### Data segment

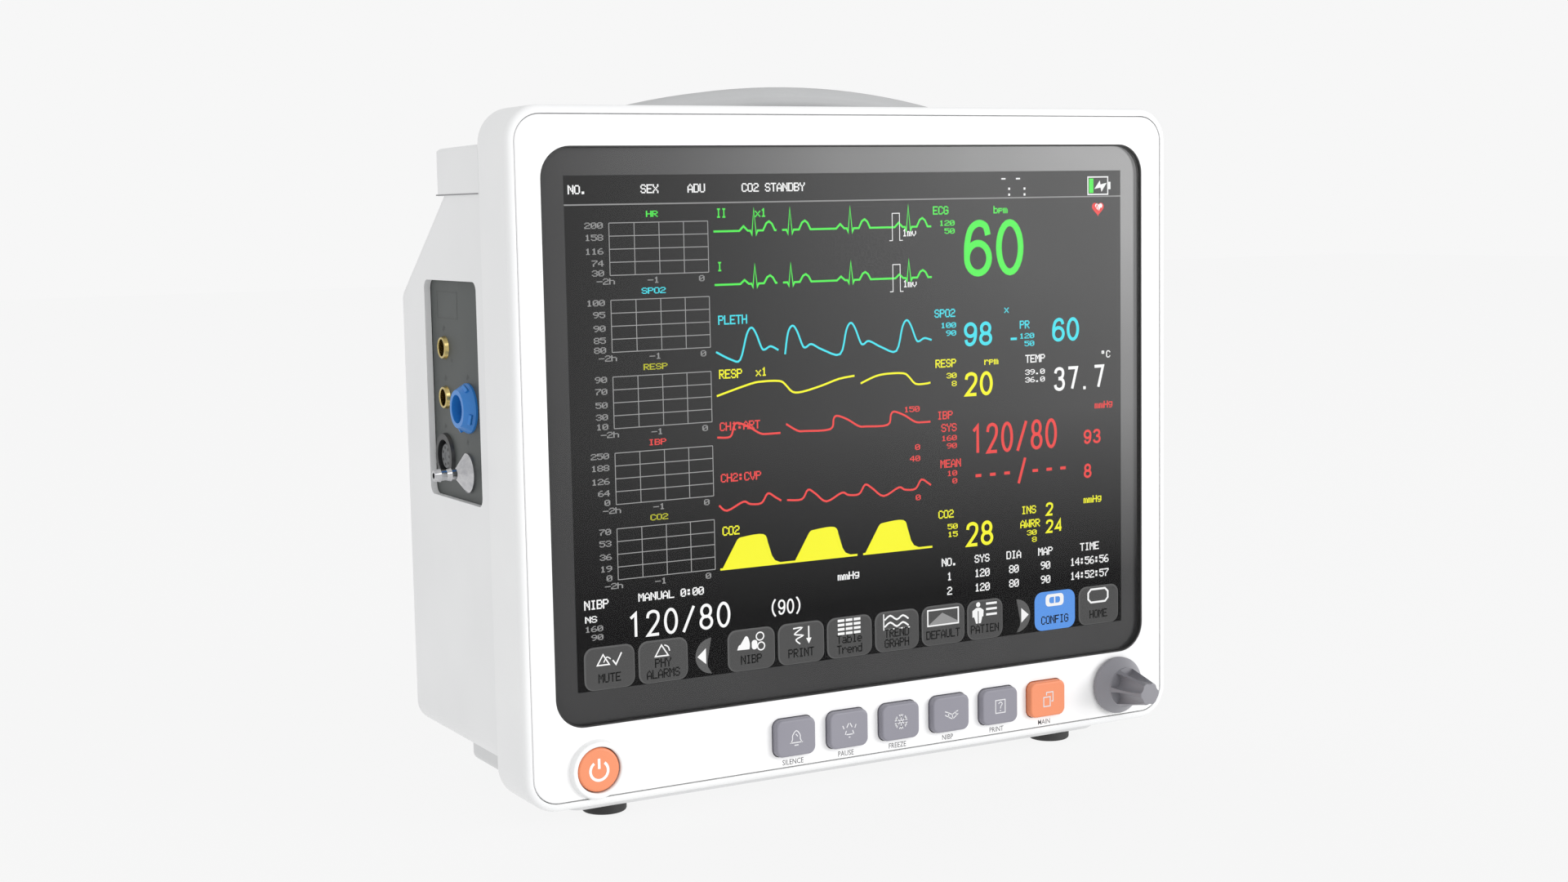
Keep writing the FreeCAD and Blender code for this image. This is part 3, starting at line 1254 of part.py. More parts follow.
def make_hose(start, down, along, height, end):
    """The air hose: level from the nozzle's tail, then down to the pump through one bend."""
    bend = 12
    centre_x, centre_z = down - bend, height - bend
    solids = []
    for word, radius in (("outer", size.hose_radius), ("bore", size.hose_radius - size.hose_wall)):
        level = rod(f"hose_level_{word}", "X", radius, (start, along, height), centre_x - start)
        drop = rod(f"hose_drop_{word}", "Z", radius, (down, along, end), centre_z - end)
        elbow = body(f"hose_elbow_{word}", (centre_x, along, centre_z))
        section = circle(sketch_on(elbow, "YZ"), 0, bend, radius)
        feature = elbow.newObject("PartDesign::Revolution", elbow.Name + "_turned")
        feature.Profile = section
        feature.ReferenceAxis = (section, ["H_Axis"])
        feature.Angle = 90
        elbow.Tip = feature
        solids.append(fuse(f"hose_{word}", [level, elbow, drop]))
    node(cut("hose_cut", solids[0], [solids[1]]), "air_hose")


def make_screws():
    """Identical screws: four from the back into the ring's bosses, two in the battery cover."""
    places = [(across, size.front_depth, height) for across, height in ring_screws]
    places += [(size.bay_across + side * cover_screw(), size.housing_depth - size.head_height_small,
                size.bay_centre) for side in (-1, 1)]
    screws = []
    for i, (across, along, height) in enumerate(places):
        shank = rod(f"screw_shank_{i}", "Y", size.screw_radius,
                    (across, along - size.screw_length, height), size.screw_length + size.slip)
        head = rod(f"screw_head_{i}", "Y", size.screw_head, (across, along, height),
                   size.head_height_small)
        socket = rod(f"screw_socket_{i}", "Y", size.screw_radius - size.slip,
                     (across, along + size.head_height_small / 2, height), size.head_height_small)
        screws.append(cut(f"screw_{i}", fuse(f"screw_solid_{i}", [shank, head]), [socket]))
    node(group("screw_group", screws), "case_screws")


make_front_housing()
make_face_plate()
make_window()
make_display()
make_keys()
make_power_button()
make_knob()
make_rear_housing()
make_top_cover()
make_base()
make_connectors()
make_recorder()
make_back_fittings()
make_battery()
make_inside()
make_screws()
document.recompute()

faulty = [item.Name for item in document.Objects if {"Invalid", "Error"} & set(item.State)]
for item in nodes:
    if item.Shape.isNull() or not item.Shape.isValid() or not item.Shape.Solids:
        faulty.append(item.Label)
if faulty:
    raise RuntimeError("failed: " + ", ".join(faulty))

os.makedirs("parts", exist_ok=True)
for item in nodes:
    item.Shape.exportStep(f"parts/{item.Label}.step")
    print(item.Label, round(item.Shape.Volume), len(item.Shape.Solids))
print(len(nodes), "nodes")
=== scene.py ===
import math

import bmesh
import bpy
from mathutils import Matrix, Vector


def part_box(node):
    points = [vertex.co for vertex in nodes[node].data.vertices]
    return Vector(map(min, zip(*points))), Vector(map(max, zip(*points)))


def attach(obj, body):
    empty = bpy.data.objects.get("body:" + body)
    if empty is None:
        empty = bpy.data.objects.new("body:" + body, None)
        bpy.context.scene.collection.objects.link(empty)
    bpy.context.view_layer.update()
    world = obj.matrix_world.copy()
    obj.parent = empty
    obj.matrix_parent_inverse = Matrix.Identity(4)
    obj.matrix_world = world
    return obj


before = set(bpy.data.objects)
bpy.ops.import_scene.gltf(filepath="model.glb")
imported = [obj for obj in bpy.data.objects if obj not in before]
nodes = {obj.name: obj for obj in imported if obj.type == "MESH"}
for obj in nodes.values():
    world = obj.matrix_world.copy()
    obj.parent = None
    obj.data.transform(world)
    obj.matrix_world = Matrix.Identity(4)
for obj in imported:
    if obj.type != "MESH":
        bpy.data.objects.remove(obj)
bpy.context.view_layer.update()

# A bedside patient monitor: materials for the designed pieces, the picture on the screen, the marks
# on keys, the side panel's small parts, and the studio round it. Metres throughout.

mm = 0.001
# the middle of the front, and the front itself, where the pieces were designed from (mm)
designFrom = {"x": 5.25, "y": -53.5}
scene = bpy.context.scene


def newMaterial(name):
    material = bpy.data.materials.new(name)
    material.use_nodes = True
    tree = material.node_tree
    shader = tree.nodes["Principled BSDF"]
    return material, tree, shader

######

**Problem statement:**
From the line that contains "make_front_housing()" through the line that contains "# on keys, the", reproduce every line exactly, both end lines included.

**Result below:**
make_front_housing()
make_face_plate()
make_window()
make_display()
make_keys()
make_power_button()
make_knob()
make_rear_housing()
make_top_cover()
make_base()
make_connectors()
make_recorder()
make_back_fittings()
make_battery()
make_inside()
make_screws()
document.recompute()

faulty = [item.Name for item in document.Objects if {"Invalid", "Error"} & set(item.State)]
for item in nodes:
    if item.Shape.isNull() or not item.Shape.isValid() or not item.Shape.Solids:
        faulty.append(item.Label)
if faulty:
    raise RuntimeError("failed: " + ", ".join(faulty))

os.makedirs("parts", exist_ok=True)
for item in nodes:
    item.Shape.exportStep(f"parts/{item.Label}.step")
    print(item.Label, round(item.Shape.Volume), len(item.Shape.Solids))
print(len(nodes), "nodes")
=== scene.py ===
import math

import bmesh
import bpy
from mathutils import Matrix, Vector


def part_box(node):
    points = [vertex.co for vertex in nodes[node].data.vertices]
    return Vector(map(min, zip(*points))), Vector(map(max, zip(*points)))


def attach(obj, body):
    empty = bpy.data.objects.get("body:" + body)
    if empty is None:
        empty = bpy.data.objects.new("body:" + body, None)
        bpy.context.scene.collection.objects.link(empty)
    bpy.context.view_layer.update()
    world = obj.matrix_world.copy()
    obj.parent = empty
    obj.matrix_parent_inverse = Matrix.Identity(4)
    obj.matrix_world = world
    return obj


before = set(bpy.data.objects)
bpy.ops.import_scene.gltf(filepath="model.glb")
imported = [obj for obj in bpy.data.objects if obj not in before]
nodes = {obj.name: obj for obj in imported if obj.type == "MESH"}
for obj in nodes.values():
    world = obj.matrix_world.copy()
    obj.parent = None
    obj.data.transform(world)
    obj.matrix_world = Matrix.Identity(4)
for obj in imported:
    if obj.type != "MESH":
        bpy.data.objects.remove(obj)
bpy.context.view_layer.update()

# A bedside patient monitor: materials for the designed pieces, the picture on the screen, the marks
# on keys, the side panel's small parts, and the studio round it. Metres throughout.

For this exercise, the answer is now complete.